In my previous post I requested that your individualism be left at the door and what I refered to is that individualism which has established its own personal rituals in addition to, or outside of, the realm of Christian ritual. It was not a request to leave your individuality at the door, as that is what makes you a unique citizen of the kingdom. God has not yet brought us, as individuals, into His presence though we experience it vicariously through the Holy Spirit. Jesus has taken humanity, i.e. human being, into the presence of God and we have the promise of a similar glorification. Jesus didn't just bring humanity into God's presence, He brought a perfected (through Himself) humanity into God's presence. That is the reality, weight and the truth of His ascension; a truth that is known through the ritual of the written word. Learn the rituals of the gospel and live life abundantly in the one who holds and continually presents those rituals for us.

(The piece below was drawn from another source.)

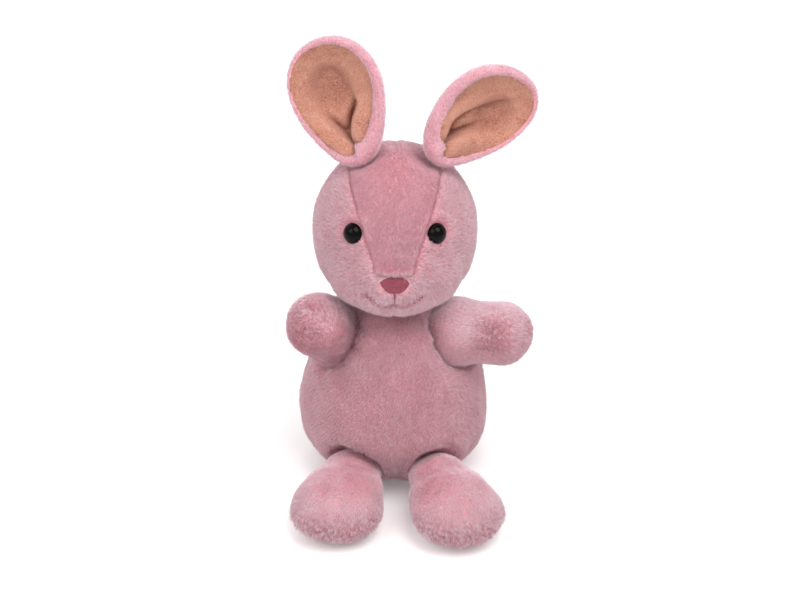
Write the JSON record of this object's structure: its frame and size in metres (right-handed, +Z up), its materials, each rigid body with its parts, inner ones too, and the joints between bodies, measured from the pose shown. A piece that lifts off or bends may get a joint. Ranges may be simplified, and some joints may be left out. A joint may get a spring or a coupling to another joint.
{
  "type": "stuffed bunny rabbit",
  "caption": "Seated plush rabbit with a round head, two tall folded ears, stubby arms, flat-footed legs and a small tail, each sewn on so that it bends at its seam.",
  "frame": {"origin": "centre of the flat seat, on the surface that the toy sits on", "axes": "+Z up, the toy faces -Y, +X to the right as seen from its front"},
  "size_m": [0.1447, 0.1888, 0.2743],
  "materials": {
    "plush": "long soft pile",
    "plush_light": "soft pile laid down",
    "lining": "short pile",
    "seam_cloth": "gathered backing cloth",
    "thread": "stitched thread",
    "eye": "polished black",
    "washer": "moulded",
    "fill": "loose fibre",
    "label": "woven ribbon"
  },
  "bodies": {
    "torso": {"torso_front": "plush", "torso_back_left": "plush", "torso_back_right": "plush", "torso_seat": "plush_light", "torso_stuffing": "fill", "closing_stitches": "thread", "care_label": "label"},
    "neck": {"neck_seam": "seam_cloth"},
    "head": {"face_left": "plush", "face_right": "plush", "forehead_gusset": "plush_light", "head_back_left": "plush", "head_back_right": "plush", "head_stuffing": "fill", "nose_pad": "thread", "mouth_stitch": "thread", "eye_left": "eye", "eye_right": "eye", "eye_washer_left": "washer", "eye_washer_right": "washer"},
    "tail": {"tail_cover": "plush", "tail_stuffing": "fill"},
    "ear_left": {"ear_back_left": "plush", "ear_lining_left": "lining"},
    "shoulder_left": {"shoulder_seam_left": "seam_cloth"},
    "arm_left": {"arm_front_left": "plush", "arm_back_left": "plush", "arm_stuffing_left": "fill"},
    "hip_left": {"hip_seam_left": "seam_cloth"},
    "leg_left": {"leg_top_left": "plush_light", "leg_sole_left": "plush", "leg_stuffing_left": "fill"},
    "ear_right": {"ear_back_right": "plush", "ear_lining_right": "lining"},
    "shoulder_right": {"shoulder_seam_right": "seam_cloth"},
    "arm_right": {"arm_front_right": "plush", "arm_back_right": "plush", "arm_stuffing_right": "fill"},
    "hip_right": {"hip_seam_right": "seam_cloth"},
    "leg_right": {"leg_top_right": "plush_light", "leg_sole_right": "plush", "leg_stuffing_right": "fill"}
  },
  "joints": [
    {"name": "head_turn", "type": "hinge", "parent": "torso", "child": "neck", "pos_m": [0, 0, 0.084], "axis": [0, 0, 1], "range_deg": [-20, 20], "stiffness_Nm_per_rad": 0.4},
    {"name": "head_nod", "type": "hinge", "parent": "neck", "child": "head", "pos_m": [0, 0, 0.084], "axis": [1, 0, 0], "range_deg": [-10, 7], "stiffness_Nm_per_rad": 0.8},
    {"name": "ear_lean_left", "type": "hinge", "parent": "head", "child": "ear_left", "pos_m": [-0.0205, 0, 0.201], "axis": [0, -1, 0], "range_deg": [-8, 55], "stiffness_Nm_per_rad": 0.08},
    {"name": "ear_lean_right", "type": "hinge", "parent": "head", "child": "ear_right", "pos_m": [0.0205, 0, 0.201], "axis": [0, 1, 0], "range_deg": [-42, 21], "stiffness_Nm_per_rad": 0.08},
    {"name": "arm_swing_left", "type": "hinge", "parent": "torso", "child": "shoulder_left", "pos_m": [-0.0365, -0.014, 0.095], "axis": [0, 0, 1], "range_deg": [-35, 0], "stiffness_Nm_per_rad": 0.12},
    {"name": "arm_lift_left", "type": "hinge", "parent": "shoulder_left", "child": "arm_left", "pos_m": [-0.0365, -0.014, 0.095], "axis": [-0.9205, 0.3907, 0], "range_deg": [-10, 5], "stiffness_Nm_per_rad": 0.12},
    {"name": "arm_swing_right", "type": "hinge", "parent": "torso", "child": "shoulder_right", "pos_m": [0.0365, -0.014, 0.095], "axis": [0, 0, 1], "range_deg": [-25, 12], "stiffness_Nm_per_rad": 0.12},
    {"name": "arm_lift_right", "type": "hinge", "parent": "shoulder_right", "child": "arm_right", "pos_m": [0.0365, -0.014, 0.095], "axis": [-0.0872, -0.9962, 0], "range_deg": [-6, 30], "stiffness_Nm_per_rad": 0.12},
    {"name": "leg_splay_left", "type": "hinge", "parent": "torso", "child": "hip_left", "pos_m": [-0.026, -0.049, 0.0185], "axis": [0, 0, 1], "range_deg": [-25, 4], "stiffness_Nm_per_rad": 0.2},
    {"name": "leg_lift_left", "type": "hinge", "parent": "hip_left", "child": "leg_left", "pos_m": [-0.026, -0.049, 0.0185], "axis": [-0.9703, 0.2419, 0], "range_deg": [-15, 25], "stiffness_Nm_per_rad": 0.2},
    {"name": "leg_splay_right", "type": "hinge", "parent": "torso", "child": "hip_right", "pos_m": [0.026, -0.054, 0.0185], "axis": [0, 0, 1], "range_deg": [-4, 25], "stiffness_Nm_per_rad": 0.2},
    {"name": "leg_lift_right", "type": "hinge", "parent": "hip_right", "child": "leg_right", "pos_m": [0.026, -0.054, 0.0185], "axis": [-0.9455, -0.3256, 0], "range_deg": [-15, 25], "stiffness_Nm_per_rad": 0.2},
    {"name": "tail_wag", "type": "hinge", "parent": "torso", "child": "tail", "pos_m": [0, 0.052, 0.026], "axis": [1, 0, 0], "range_deg": [-15, 15], "stiffness_Nm_per_rad": 0.02}
  ]
}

Thursday, October 05, 2006

Salutations!

In this inaugural post I would like to make a singular request: leave your individualism at the door. Why? Because your autonomy is a vain deceit that blinds your ability to correctly understand Truth. I use a capital "T" here not to indicate some vague amorphous and abstract comcept of absolute truth, rather I use it to refer to being. Specifically, I use to to refer to God and particularly I use it to refer to the Second Person of the Trinity. What does this have to do with individualism and autonomy? A lot, actually. Man is created in the image of this Triune God and because God is a Trinity we can be certain that Truth, also, consists primarily within this interpersonal relationship amongst the Father, Son and Spirit. The gospel truth, which comes as a manifestation of Truth, is not a private truth; it is not a private system of dogmas, creeds and confessions like modern Christianity portrays it. It is, instead, a public interpretation of experience. The kingdom of God is this experience and the city of God is the only place understanding can be found.